A bill to scrap Connecticut’s religious exemption to school vaccination requirements cleared another legislative hurdle Thursday as the Appropriations Committee approved the proposal despite bipartisan complaints about a report on its fiscal impact.
The fiscal note generated by the legislature’s Office of Fiscal Analysis was based on the assumption there were 1,536 Connecticut students using the religious exemption to the state’s vaccination requirements in 2020. The number was a departure from a Public Health Department estimate this year that there were around 8,300 students using the exemption.
Some lawmakers on the committee questioned the director of the fiscal office who said the estimate was based on numbers from the department as of Wednesday.
“We can certainly reach out to DPH. As I said, we based this on … the number of children that DPH thought were directly impacted by this bill, the definitions in this bill. This is a number we got from them, I think around 3 or 4 o’clock yesterday afternoon,” Neil Ayers, director of the Office of Fiscal Analysis, said.
The report predicted the change could result in up to $1.4 million in lost revenue at state higher education institutions if potential college students decline to enroll in schools rather than comply with the vaccination requirements. It also estimated a $91,000 annual cost to the Public Health Department to purchase additional vaccines.
Several Republicans said the fiscal note failed to capture a true accounting of the bill’s financial impact because it was based on an incorrect number of exemptions. They also said it failed to account for the ancillary costs of educating students who may no longer be allowed to attend school. Sen. Heather Somers, R-Groton, estimated the change could displace as many as 30,000 students who do not have documentation for their vaccinations.
“I’m really struggling in the fact that I don’t believe DPH is recognizing the impact of this bill, not only for the DPH side but this has a direct and deleterious effect on our education side. So the education costs have to be included in this bill, in my opinion, because it’s not just one, it’s both,” Somers said.
Somers attempted to amend the bill to create a $350 million fund to cover the cost of educating potentially displaced students.

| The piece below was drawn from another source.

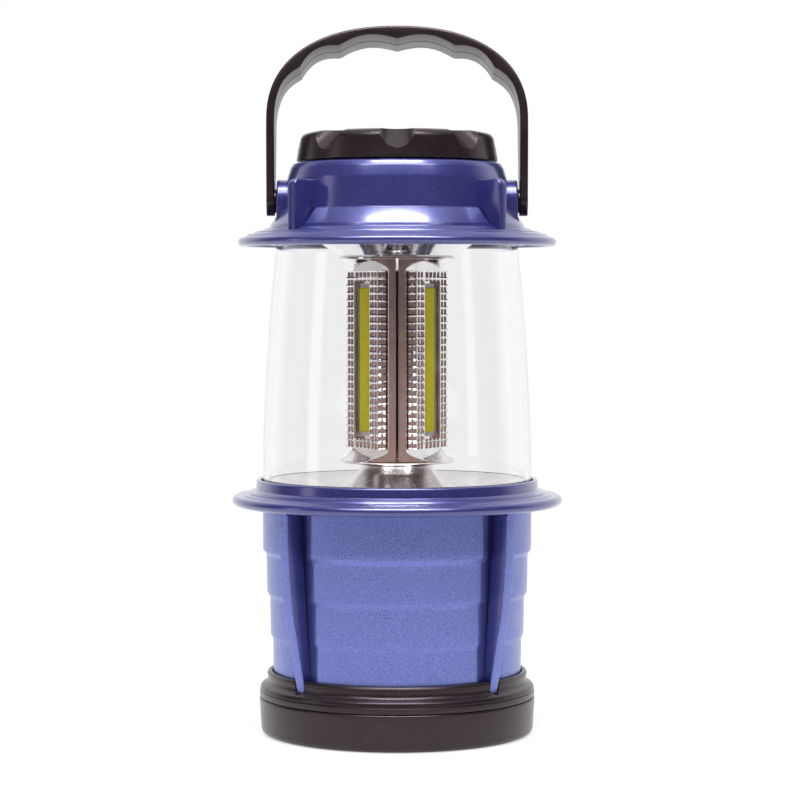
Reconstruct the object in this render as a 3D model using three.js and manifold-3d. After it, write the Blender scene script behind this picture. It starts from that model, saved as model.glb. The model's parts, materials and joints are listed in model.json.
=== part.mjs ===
// Camping lantern: a battery base for three D cells, a clear globe over a three-sided LED post,
// a crown with a dimmer knob, and a carrying handle.
//
// Millimetres. +Z is up and -Y is the front. The origin is the middle of the base's underside,
// and the handle's pivot line is parallel to X. Azimuths are in degrees from +X towards +Y.
//
// Every shape function returns a BufferGeometry. A revolved shape is given as [radius, height]
// points; it either starts and ends on the axis or closes on itself.

import * as THREE from 'three';
import { mergeVertices } from 'three/addons/utils/BufferGeometryUtils.js';
import Module from 'manifold-3d';

const wasm = await Module();
wasm.setup();

// ---- Driving dimensions ----------------------------------------------------------------------

const GAP = 0.3; // between fixed pieces that meet
const ROUND = 28; // sides of a large visible round
const HIDDEN_ROUND = 20; // sides of a large round inside the lantern
const SMALL_ROUND = 8; // sides of a screw or hole

const CELL_RADIUS = 17.1; // a D cell
const CELL_LENGTH = 61.5;
const CELL_CIRCLE = 20.0; // from the lantern's axis to each cell's axis
const CELL_BOTTOM = 8.0;
const CELL_AZIMUTHS = [90, 210, 330];
const RETURN_AZIMUTH = 282; // the strip that brings the current back up beside the cells

const COVER_HEIGHT = 12.8;
const COVER_RADIUS = 48.3;
const COVER_BORE = 45.2;
const COVER_FLOOR = 2.5;

const SKIRT_RADIUS = 42.4; // the threaded skirt under the base ring
const SKIRT_BORE = 39.8;
const SKIRT_BOTTOM = 4.5;
const RING_BOTTOM = 13.1;
const RING_TOP = 22.0;

const THREAD_LEAD = 12.0; // drop of the cover in one turn
const THREAD_STARTS = 3;
const THREAD_WIDTH = 1.5;
const THREAD_HEIGHT = 1.9;

const SLEEVE_BORE = 37.8; // the tube round the three cells
const SLEEVE_WALL = 1.5;

const BAND_TOPS = [34.8, 49.5, 64.4, 79.6]; // the housing's four stepped bands
const BAND_RADII = [[43.4, 43.5], [44.0, 44.8], [45.5, 46.1], [47.0, 47.0]];
const BAND_BEVEL = 0.6; // where each band steps in to the one below
const HOUSING_BOTTOM = 18.3;
const HOUSING_WALL = 2.2;
const TAPER_BOTTOM = 34.0; // the bay's wall is straight below this and widens above it
const DECK_BOTTOM = 76.0; // the housing's inner floor under the light
const DECK_TOP = 78.0;

const FIN_AZIMUTHS = [43, 137, 223, 317]; // ribs on the base and fins on the crown
const RIB_THICKNESS = 3.9;
const FIN_THICKNESS = 3.5;

const FLANGE_BOTTOM = 79.9;
const LEDGE_TOP = 83.1;
const COLLAR_TOP = 89.0;

const GLOBE_WALL = 2.0;
const GLOBE_BOTTOM = 84.4;
const GLOBE_TOP = 173.6;

const POST_BOTTOM = 95.8;
const POST_TOP = 165.6;
const POST_FACE = 10.8; // from the axis to each flat side of the post
const POST_EDGE = 16.9; // from the axis to each blunt edge
const POST_BORE = 3.6;
const PANEL_AZIMUTHS = [-30, 210, 90]; // one edge of the post points to the front
const TRAY_WIDTH = 24.6;
const TRAY_BOTTOM = 97.6;
const TRAY_TOP = 164.0;
const TRAY_DEPTH = 3.1;
const SLOT_WIDTH = 10.8;
const SLOT_BOTTOM = 103.4;
const SLOT_TOP = 158.0;
const STRIP_WIDTH = 6.8;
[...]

Sen. Cathy Osten, a Sprague Democrat who co-chairs the committee, ruled the amendment out of order. She said the change was outside the cognizance of the committee because it attempted to add a new program to the bill. The amendment failed when the committee upheld Osten’s ruling.
Somers proposed another amendment to change the number of religious exemptions factored by the bill, the committee voted this down as well.

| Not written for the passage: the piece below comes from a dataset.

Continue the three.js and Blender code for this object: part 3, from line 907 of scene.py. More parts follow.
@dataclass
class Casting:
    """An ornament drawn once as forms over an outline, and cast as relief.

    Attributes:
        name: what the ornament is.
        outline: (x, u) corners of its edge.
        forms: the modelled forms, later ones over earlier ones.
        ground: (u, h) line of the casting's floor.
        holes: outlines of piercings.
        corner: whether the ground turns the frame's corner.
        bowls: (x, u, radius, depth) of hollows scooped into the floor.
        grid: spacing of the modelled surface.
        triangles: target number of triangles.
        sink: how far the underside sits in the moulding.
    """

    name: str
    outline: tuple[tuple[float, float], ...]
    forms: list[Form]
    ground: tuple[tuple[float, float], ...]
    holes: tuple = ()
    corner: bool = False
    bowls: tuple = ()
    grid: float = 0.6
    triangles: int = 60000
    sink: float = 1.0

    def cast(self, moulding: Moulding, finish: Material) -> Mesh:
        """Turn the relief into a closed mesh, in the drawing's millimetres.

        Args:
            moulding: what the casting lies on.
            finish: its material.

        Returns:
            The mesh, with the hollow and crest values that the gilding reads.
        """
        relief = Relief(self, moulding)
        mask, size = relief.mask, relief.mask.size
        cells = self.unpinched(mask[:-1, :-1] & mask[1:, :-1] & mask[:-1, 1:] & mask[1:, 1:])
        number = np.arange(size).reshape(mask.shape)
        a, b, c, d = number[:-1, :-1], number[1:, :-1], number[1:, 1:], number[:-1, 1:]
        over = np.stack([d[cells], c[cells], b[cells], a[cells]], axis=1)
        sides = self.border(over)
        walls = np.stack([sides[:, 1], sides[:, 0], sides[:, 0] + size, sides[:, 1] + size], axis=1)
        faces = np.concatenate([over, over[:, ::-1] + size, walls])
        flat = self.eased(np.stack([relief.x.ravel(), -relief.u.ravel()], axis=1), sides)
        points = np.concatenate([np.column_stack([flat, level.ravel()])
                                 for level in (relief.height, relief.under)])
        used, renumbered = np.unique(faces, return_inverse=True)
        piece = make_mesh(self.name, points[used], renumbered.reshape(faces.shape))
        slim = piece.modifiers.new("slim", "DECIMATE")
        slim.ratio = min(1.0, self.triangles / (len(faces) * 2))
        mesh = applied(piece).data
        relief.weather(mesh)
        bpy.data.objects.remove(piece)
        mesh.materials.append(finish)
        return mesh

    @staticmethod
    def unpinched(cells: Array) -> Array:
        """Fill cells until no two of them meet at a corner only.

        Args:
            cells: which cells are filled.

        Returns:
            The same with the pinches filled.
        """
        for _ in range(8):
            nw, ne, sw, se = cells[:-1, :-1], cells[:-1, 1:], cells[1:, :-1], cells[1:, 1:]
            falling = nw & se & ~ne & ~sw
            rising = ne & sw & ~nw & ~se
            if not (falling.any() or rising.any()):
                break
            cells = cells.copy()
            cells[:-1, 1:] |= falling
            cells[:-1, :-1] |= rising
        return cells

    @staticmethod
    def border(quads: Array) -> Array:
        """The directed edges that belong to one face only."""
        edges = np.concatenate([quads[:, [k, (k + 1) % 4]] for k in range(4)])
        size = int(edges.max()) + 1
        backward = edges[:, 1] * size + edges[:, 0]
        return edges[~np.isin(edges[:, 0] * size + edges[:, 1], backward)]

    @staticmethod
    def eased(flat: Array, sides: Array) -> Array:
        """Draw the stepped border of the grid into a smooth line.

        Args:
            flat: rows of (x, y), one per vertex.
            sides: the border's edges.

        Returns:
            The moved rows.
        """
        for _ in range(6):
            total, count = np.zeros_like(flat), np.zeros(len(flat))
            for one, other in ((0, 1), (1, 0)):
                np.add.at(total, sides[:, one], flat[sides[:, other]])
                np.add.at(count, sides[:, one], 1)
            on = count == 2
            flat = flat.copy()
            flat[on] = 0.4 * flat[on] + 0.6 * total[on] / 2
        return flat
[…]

Some Democrats also expressed concerns for varying reasons.
“I just wanted to state for the record because of my concerns as well regarding the fiscal note on this bill that I will be voting ‘no’ today,” Rep. Robyn Porter, D-New Haven said.
Sen. Saud Anwar, D-South Windsor, said if the committee was going to broaden the scope of the proposal’s fiscal analysis, it should also include the potential financial impact of outbreaks of disease caused by low vaccination rates if the exemption were allowed to stay in place.

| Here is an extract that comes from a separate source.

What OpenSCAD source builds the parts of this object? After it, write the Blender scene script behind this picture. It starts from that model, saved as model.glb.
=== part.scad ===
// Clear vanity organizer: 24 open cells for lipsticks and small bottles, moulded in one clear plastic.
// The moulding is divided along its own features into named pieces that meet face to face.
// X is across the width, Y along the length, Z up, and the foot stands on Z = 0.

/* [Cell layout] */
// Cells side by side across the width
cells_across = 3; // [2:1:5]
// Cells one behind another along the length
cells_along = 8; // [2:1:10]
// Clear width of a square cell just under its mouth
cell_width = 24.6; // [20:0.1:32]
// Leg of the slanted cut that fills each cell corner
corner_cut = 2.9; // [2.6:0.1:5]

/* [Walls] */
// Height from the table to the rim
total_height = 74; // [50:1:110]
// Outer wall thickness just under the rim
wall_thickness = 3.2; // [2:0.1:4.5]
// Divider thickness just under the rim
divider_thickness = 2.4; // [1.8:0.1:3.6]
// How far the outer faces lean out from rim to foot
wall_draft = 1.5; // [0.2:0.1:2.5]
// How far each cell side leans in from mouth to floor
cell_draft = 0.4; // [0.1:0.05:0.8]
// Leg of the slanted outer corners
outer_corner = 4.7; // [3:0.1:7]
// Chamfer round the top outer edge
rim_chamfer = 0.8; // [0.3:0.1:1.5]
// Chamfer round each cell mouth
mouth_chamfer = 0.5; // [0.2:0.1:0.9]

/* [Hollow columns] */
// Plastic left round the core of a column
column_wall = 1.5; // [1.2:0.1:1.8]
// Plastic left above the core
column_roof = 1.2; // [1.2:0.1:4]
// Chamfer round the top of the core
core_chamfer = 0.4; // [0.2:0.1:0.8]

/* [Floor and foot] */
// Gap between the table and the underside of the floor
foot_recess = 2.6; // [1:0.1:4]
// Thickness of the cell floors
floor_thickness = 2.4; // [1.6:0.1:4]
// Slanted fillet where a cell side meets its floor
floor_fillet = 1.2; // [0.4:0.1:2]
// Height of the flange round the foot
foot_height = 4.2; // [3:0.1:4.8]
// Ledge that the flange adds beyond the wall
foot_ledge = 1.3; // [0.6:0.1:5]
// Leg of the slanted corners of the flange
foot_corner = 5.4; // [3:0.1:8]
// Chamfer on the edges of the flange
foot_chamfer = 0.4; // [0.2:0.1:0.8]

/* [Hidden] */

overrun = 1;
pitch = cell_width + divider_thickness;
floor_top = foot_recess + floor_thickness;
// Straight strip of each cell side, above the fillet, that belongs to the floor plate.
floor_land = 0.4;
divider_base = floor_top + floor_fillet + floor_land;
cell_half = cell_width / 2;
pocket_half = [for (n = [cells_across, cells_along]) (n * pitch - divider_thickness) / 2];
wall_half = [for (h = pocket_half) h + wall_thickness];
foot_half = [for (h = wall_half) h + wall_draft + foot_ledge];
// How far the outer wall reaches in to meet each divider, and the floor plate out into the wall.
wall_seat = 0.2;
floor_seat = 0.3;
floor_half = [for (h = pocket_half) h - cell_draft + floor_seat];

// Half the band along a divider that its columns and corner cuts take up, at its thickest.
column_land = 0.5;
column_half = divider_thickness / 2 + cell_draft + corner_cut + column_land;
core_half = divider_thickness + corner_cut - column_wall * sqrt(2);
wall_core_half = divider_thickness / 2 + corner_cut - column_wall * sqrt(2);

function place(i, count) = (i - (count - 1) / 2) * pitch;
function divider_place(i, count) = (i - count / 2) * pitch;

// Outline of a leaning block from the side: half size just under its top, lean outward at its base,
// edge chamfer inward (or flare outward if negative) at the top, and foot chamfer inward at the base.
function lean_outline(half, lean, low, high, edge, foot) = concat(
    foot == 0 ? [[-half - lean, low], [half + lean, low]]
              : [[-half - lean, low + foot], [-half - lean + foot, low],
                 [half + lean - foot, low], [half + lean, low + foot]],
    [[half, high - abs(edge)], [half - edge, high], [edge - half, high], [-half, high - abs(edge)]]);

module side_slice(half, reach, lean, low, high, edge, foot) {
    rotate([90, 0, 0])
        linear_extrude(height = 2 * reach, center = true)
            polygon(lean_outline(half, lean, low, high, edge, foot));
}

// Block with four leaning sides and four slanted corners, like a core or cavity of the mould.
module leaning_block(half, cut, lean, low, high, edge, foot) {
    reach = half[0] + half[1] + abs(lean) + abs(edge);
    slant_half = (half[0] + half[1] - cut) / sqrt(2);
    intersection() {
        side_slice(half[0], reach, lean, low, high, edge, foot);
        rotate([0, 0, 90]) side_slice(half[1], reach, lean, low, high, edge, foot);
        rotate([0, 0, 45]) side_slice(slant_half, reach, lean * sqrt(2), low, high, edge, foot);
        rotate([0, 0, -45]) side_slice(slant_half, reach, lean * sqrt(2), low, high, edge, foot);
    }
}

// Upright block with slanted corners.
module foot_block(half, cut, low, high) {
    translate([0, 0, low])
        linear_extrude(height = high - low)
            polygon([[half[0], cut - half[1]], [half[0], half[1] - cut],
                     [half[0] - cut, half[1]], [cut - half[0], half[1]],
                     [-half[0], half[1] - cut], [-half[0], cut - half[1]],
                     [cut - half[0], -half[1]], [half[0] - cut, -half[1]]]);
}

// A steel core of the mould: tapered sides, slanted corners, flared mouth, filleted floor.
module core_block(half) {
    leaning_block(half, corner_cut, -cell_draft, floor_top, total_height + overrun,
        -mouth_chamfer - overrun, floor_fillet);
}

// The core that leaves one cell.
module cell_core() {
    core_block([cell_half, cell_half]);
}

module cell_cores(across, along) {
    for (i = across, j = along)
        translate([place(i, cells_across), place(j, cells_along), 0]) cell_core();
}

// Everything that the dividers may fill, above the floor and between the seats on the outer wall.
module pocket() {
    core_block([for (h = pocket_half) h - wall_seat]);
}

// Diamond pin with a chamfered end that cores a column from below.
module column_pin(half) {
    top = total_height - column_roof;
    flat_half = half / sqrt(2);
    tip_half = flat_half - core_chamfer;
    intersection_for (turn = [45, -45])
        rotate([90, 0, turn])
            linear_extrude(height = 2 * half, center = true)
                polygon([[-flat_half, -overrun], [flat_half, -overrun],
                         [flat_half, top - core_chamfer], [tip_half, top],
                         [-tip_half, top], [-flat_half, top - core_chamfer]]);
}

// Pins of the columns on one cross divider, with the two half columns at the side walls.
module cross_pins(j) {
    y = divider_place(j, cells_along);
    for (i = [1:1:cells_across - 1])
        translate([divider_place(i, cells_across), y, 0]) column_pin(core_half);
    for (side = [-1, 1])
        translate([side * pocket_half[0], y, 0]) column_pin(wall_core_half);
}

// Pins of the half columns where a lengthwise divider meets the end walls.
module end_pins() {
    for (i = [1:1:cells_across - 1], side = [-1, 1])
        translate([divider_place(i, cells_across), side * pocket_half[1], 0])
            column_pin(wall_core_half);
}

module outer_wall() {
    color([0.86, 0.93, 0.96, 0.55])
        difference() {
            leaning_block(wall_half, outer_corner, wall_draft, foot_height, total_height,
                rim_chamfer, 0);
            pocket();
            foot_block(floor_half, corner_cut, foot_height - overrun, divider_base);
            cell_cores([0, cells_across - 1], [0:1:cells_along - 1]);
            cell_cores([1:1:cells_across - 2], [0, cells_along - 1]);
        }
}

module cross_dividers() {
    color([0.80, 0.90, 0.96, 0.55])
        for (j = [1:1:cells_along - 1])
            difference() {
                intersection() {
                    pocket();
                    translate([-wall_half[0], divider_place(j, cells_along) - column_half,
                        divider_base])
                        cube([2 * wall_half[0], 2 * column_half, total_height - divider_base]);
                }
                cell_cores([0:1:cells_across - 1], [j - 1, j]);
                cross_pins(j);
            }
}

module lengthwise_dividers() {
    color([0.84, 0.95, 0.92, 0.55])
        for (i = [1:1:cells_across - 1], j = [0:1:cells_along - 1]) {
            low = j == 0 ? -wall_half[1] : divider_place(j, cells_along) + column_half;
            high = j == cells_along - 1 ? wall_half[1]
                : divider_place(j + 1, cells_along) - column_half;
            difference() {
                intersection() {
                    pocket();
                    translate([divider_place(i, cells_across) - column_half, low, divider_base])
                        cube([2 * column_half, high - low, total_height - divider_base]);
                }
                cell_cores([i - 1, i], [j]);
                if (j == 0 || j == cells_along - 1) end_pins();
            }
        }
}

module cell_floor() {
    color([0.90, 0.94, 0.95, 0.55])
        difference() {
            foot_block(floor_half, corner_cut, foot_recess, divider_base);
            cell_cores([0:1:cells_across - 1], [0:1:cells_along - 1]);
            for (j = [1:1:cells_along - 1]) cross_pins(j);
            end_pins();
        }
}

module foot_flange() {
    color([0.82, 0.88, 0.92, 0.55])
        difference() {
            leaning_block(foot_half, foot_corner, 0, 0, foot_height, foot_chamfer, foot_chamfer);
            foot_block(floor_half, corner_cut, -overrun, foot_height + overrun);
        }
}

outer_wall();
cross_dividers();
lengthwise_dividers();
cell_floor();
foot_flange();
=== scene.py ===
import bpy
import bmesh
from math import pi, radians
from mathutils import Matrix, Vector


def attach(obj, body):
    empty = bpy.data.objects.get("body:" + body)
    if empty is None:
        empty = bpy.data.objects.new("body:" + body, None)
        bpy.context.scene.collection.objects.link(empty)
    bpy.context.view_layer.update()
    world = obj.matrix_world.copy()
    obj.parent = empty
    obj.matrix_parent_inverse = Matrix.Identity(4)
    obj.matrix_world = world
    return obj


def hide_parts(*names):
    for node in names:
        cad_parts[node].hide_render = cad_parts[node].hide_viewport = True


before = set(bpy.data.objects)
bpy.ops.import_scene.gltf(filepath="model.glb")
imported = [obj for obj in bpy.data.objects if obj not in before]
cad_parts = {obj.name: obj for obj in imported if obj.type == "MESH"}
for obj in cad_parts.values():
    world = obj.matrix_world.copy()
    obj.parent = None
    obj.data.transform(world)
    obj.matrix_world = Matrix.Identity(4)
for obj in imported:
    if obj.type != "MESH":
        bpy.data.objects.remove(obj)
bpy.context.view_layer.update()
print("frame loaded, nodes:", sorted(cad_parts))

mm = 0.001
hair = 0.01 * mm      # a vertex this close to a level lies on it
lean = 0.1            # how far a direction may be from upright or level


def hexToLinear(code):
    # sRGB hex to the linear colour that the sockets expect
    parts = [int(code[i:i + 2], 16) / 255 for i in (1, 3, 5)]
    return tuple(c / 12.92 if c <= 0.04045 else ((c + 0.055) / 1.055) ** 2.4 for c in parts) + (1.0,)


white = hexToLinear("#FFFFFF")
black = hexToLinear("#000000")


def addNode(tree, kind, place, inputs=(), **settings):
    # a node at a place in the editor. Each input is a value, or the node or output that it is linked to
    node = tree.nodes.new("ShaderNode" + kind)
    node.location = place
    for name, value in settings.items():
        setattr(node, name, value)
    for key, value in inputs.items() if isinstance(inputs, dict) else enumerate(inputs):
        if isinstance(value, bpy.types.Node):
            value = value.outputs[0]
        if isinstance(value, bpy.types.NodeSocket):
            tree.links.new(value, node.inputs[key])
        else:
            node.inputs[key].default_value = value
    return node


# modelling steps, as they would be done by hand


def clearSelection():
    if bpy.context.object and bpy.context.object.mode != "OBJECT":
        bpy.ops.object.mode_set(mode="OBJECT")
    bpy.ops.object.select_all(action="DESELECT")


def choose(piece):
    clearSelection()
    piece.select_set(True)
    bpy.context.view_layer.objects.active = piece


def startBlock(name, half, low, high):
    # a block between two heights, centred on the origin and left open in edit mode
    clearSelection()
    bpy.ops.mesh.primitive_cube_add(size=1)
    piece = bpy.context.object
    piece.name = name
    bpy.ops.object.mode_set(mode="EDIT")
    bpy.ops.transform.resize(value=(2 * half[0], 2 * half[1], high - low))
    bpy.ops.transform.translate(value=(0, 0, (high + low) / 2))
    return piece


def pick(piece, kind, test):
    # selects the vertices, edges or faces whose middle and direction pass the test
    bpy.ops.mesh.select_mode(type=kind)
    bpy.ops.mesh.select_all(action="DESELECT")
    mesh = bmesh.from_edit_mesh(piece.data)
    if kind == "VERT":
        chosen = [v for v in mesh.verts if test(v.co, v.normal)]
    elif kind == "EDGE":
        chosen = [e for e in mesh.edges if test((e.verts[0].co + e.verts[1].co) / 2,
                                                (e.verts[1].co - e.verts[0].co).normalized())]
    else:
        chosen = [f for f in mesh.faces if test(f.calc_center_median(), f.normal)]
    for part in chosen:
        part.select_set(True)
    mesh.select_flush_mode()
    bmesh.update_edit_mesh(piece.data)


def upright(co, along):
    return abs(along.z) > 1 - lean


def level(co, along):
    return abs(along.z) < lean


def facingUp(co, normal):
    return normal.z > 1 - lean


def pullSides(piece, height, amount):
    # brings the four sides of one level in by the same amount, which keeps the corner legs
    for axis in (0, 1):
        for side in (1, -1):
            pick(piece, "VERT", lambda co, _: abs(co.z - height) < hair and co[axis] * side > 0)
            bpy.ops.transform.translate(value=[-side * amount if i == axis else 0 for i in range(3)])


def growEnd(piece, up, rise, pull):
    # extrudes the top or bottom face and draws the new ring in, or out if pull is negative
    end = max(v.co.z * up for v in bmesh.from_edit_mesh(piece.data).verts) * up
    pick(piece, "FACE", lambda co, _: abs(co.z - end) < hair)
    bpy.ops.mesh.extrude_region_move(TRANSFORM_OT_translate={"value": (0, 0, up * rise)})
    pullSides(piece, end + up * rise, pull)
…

“Many of my colleagues are looking at the indirect costs and on the same token, I’m trying to look at the indirect cost of a case or outbreak of measles alone,” Anwar said.
Throughout the meeting, Osten tried to focus the conversation.
“As I told everybody before, we are talking about the fiscal note of this bill,” she said to Anwar. “This is the fiscal note that we have. We are not going to talk about measles. We are not going to talk about the cost of measles or the costs of polio or the cost of mumps. We’re not doing that today.”